• Task to carry out: Up to and including the line that contains "rail_angle = 115.7", repeat each line of the data exactly, starting from the first.

(begin)

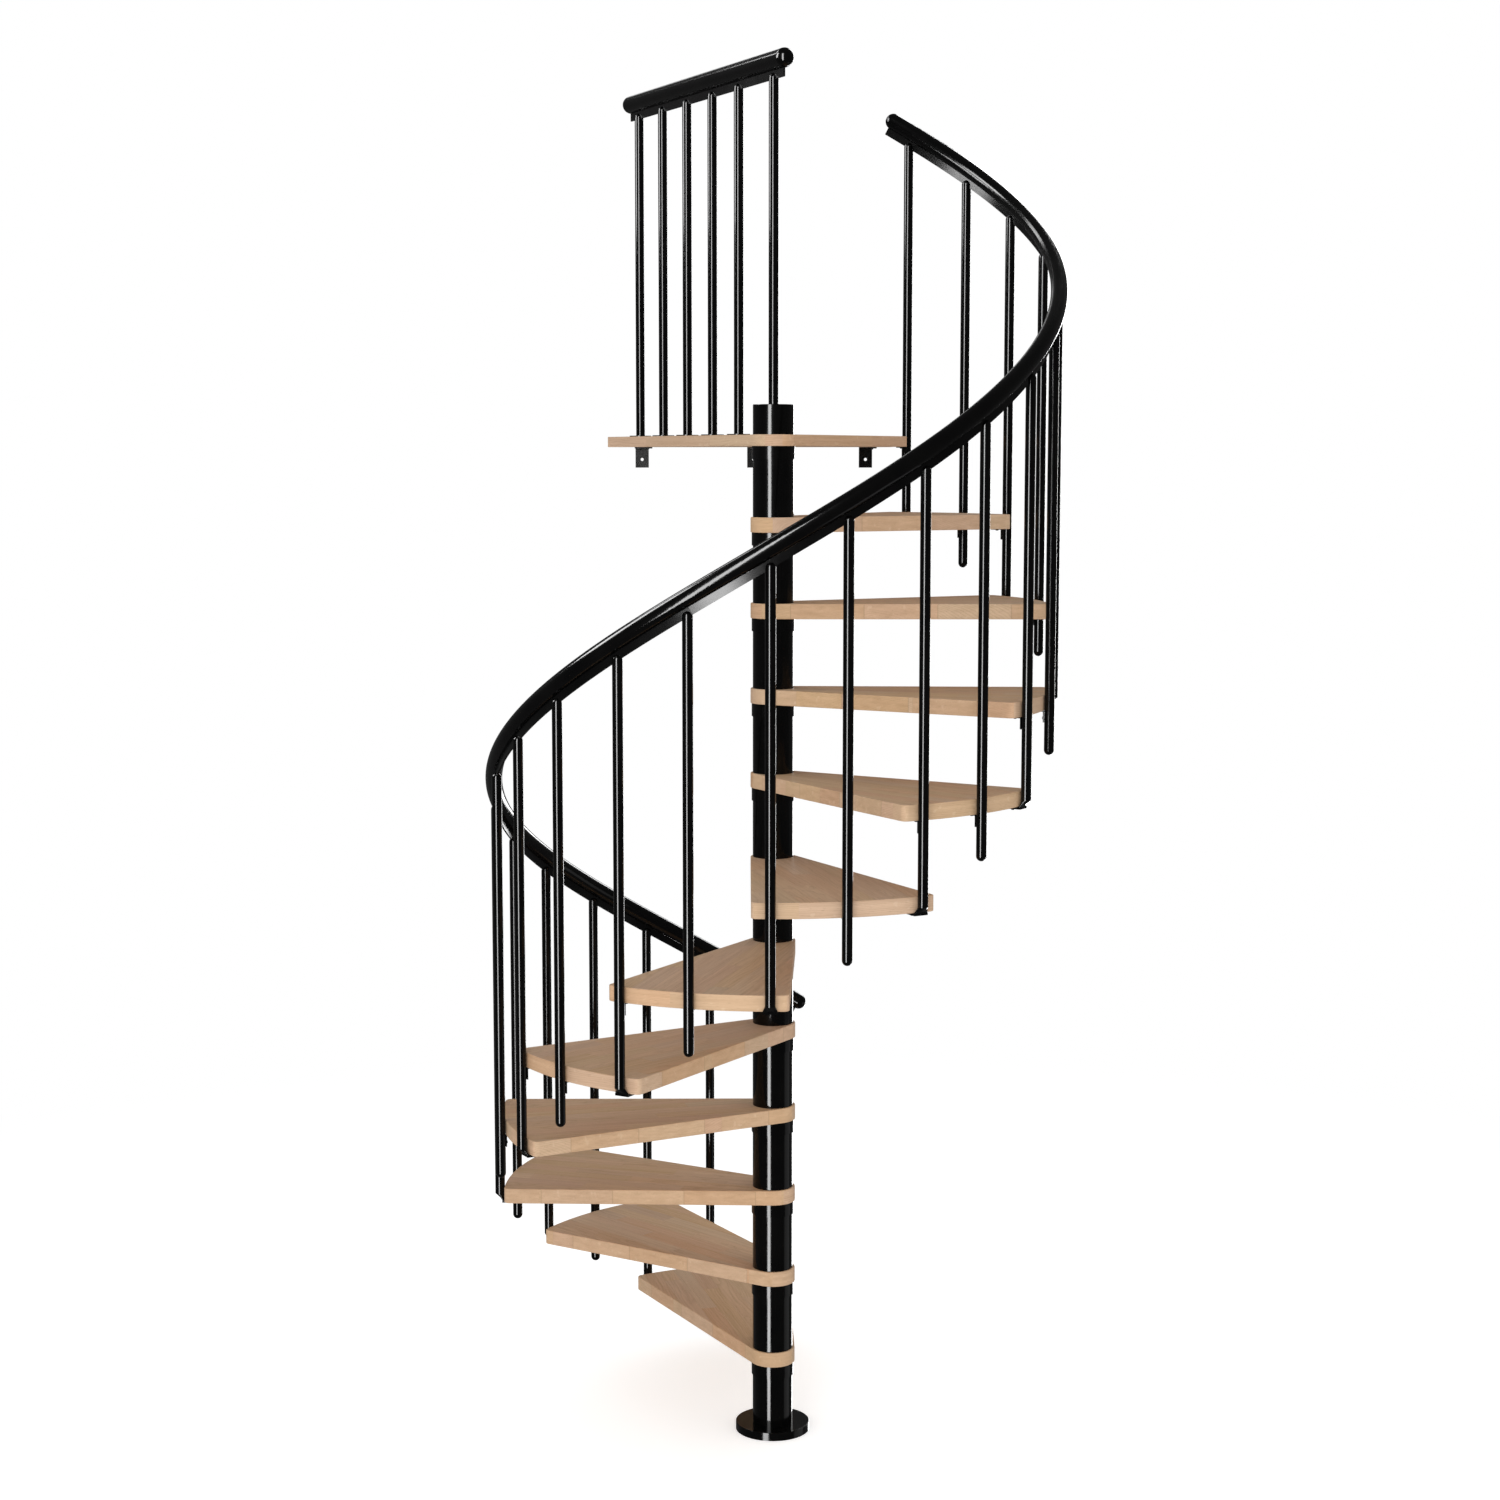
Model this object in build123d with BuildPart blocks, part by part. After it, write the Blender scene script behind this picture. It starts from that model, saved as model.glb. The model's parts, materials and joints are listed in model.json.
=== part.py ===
from build123d import *
import os
from math import acos, atan, cos, degrees, pi, radians, sin

# All sizes are in millimetres. Z is up, the column axis is Z and the wall behind the landing runs along X.
# Angles are in degrees, seen from above, counter-clockwise from +X. The stair climbs counter-clockwise.

# Driving sizes of the stair
tread_count = 11
first_rise = 230
rise = 225
turn = 29.88
first_link_angle = 89.7
mid_rod_lag = 15.44

# Base and column
base_radius = 100
base_thick = 22
base_edge = 1.5
column_radius = 54
column_wall = 4
collar_wall = 2.7
collar_height = 34
post_height = 78
cap_thick = 6
tie_radius = 10

# Treads
tread_thick = 40
tread_radius = 724
tread_half_angle = 18.6
tread_corner = 15
tread_edge = 2.5
hub_rim = 6

# Landing board
landing_thick = 30
landing_edge = 1.5
wall_y = 860
landing_front_angle = 57.8
landing_side_angle = 61
rail_angle = 115.7

# Rods of the railing
rod_radius = 13
rod_gap = 1
mid_rod_drop = 154
seat_gap = 0.3
touch_gap = 0.1
slot_gap = 0.6

# Flattened foot of a link rod
foot_start = 16
foot_width = 38
foot_thick = 6
foot_reach = 40
foot_round = 2.5

# Angle brackets that hold the rods to the treads
bracket_width = 16
bracket_thick = 2.5
bracket_leg = 30
bracket_flange = 36

# Handrail that follows the stair
rail_radius = 22
rail_above_tread = 845
rail_start_lead = 5.6
rail_end_lead = 3.3
bar_start_lead = 6.3
bar_end_lead = 4.1
rail_segments = 6
bar_thick = 5
bar_height = 20
rod_top_gap = 11
cap_neck = 8

# Straight rail along the open side of the landing
landing_rail_radius = 25
landing_rail_height = 955
landing_rail_near = 53
landing_rail_far = 927
landing_bar_near = 61
landing_bar_far = 935
landing_bar_height = 22
first_gap = 211
last_rod = 878
landing_rod_count = 5
landing_rod_top_gap = 6
rosette_radius = 32
rosette_thick = 3

# Brackets between the landing and the wall
wall_bracket_width = 39
wall_bracket_height = 60
wall_bracket_thick = 4
wall_bracket_flange = 50
wall_bracket_depth = 55
wall_bracket_pitch = 329.3
wall_bracket_first = -379.5
wall_hole_radius = 4.5
wall_hole_drop = 36

# Sizes that follow from the ones above
hub_radius = column_radius + hub_rim
collar_radius = column_radius + seat_gap + collar_wall
rod_circle = tread_radius + rod_gap + rod_radius
rod_top_drop = rail_radius + rod_top_gap
landing_rod_top_drop = landing_rail_radius + landing_rod_top_gap
landing_under = first_rise + tread_count * rise - tread_thick
landing_top = landing_under + landing_thick
half_turn = turn / 2
helix_pitch = rise * 360 / turn
slope = degrees(atan(helix_pitch / (2 * pi * rod_circle)))
tread_tangent = tread_half_angle + degrees(acos(hub_radius / tread_radius))
tie_hole = tie_radius + seat_gap
rod_inner = rod_circle - rod_radius
leg_face = rod_inner - seat_gap


def polar(radius, angle, z=0):
    return Vector(radius * cos(radians(angle)), radius * sin(radians(angle)), z)


def tread_top(number):
    return first_rise + (number - 1) * rise


def link_angle(number):
    return first_link_angle + number * turn


def mid_angle(number):
    return link_angle(number) - mid_rod_lag


def rail_z(angle):
    # Height of the handrail's centre line above the floor at an angle counted from the first link rod
    return tread_top(1) + rail_above_tread + (angle - first_link_angle) * rise / turn


def turned_plane(angle, z):
    # Level plane on the column axis whose x axis points outwards at the angle
    return Plane(origin=(0, 0, z), x_dir=polar(1, angle), z_dir=(0, 0, 1))


def round_rod(x, y, low, high, round_low):
    # Upright rod with a domed top, and a domed lower end where asked
    with BuildSketch(Plane(origin=(x, y, 0), x_dir=(1, 0, 0), z_dir=(0, -1, 0))) as half:
        with BuildLine():
            side_low = low + rod_radius if round_low else low
            if round_low:
                RadiusArc((0, low), (rod_radius, side_low), -rod_radius)
            else:
                Line((0, low), (rod_radius, low))
            Line((rod_radius, side_low), (rod_radius, high - rod_radius))
            RadiusArc((rod_radius, high - rod_radius), (0, high), -rod_radius)
            Line((0, high), (0, low))
        make_face()
    revolve(half.sketch, axis=Axis((x, y, 0), (0, 0, 1)))


def rail_slot(angle):
    # Slot in a rod's top for the flat bar, cut along the slope of the handrail
    along = polar(cos(radians(slope)), angle + 90, sin(radians(slope)))
    centre = polar(rod_circle, angle, rail_z(angle))
    with BuildSketch(Plane(origin=centre, x_dir=along, z_dir=polar(1, angle))) as slot:
        with Locations((0, -rail_radius)):
            Rectangle(8 * rod_radius, 2 * (bar_height + 2 * seat_gap))
    extrude(slot.sketch, amount=bar_thick / 2 + slot_gap, both=True, mode=Mode.SUBTRACT)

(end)

• Answer for this exercise:
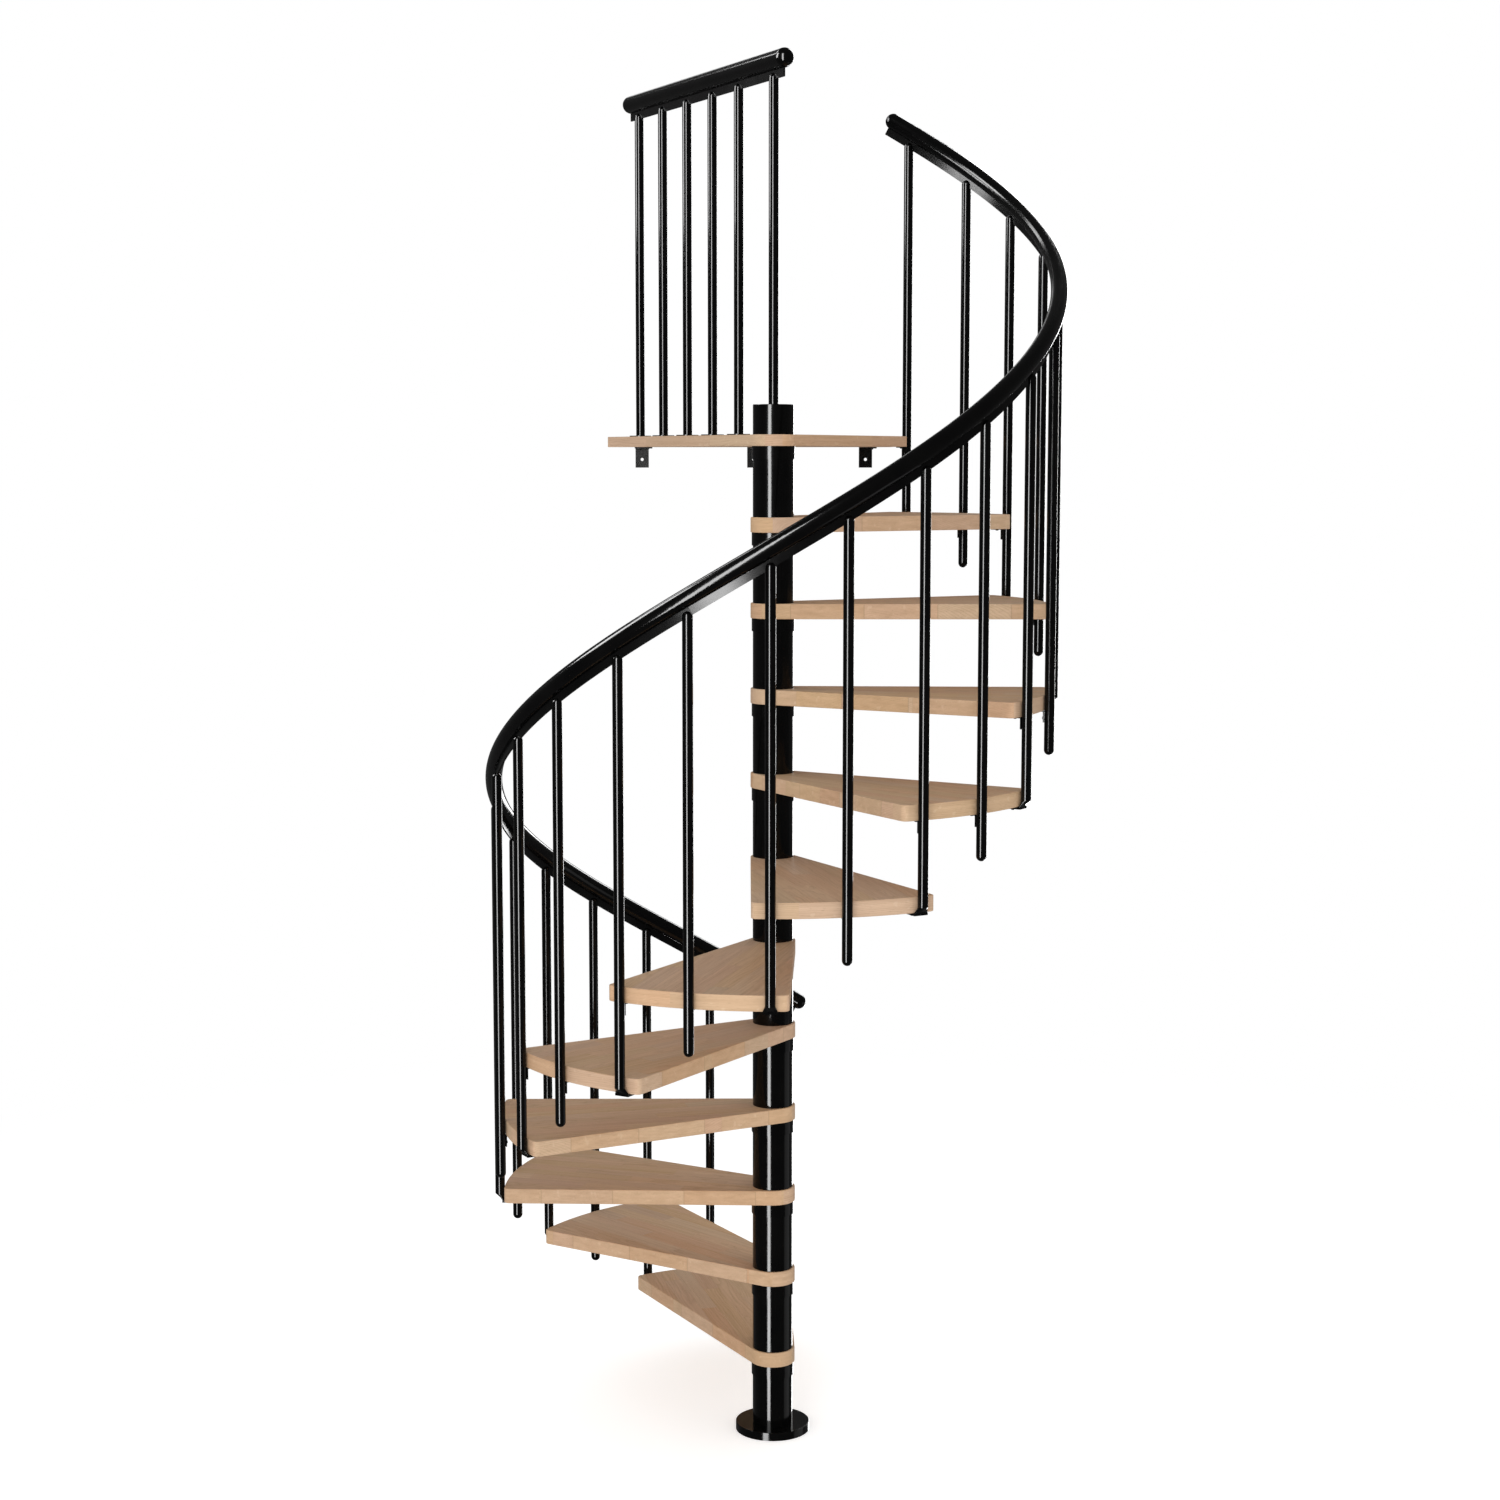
Model this object in build123d with BuildPart blocks, part by part. After it, write the Blender scene script behind this picture. It starts from that model, saved as model.glb. The model's parts, materials and joints are listed in model.json.
=== part.py ===
from build123d import *
import os
from math import acos, atan, cos, degrees, pi, radians, sin

# All sizes are in millimetres. Z is up, the column axis is Z and the wall behind the landing runs along X.
# Angles are in degrees, seen from above, counter-clockwise from +X. The stair climbs counter-clockwise.

# Driving sizes of the stair
tread_count = 11
first_rise = 230
rise = 225
turn = 29.88
first_link_angle = 89.7
mid_rod_lag = 15.44

# Base and column
base_radius = 100
base_thick = 22
base_edge = 1.5
column_radius = 54
column_wall = 4
collar_wall = 2.7
collar_height = 34
post_height = 78
cap_thick = 6
tie_radius = 10

# Treads
tread_thick = 40
tread_radius = 724
tread_half_angle = 18.6
tread_corner = 15
tread_edge = 2.5
hub_rim = 6

# Landing board
landing_thick = 30
landing_edge = 1.5
wall_y = 860
landing_front_angle = 57.8
landing_side_angle = 61
rail_angle = 115.7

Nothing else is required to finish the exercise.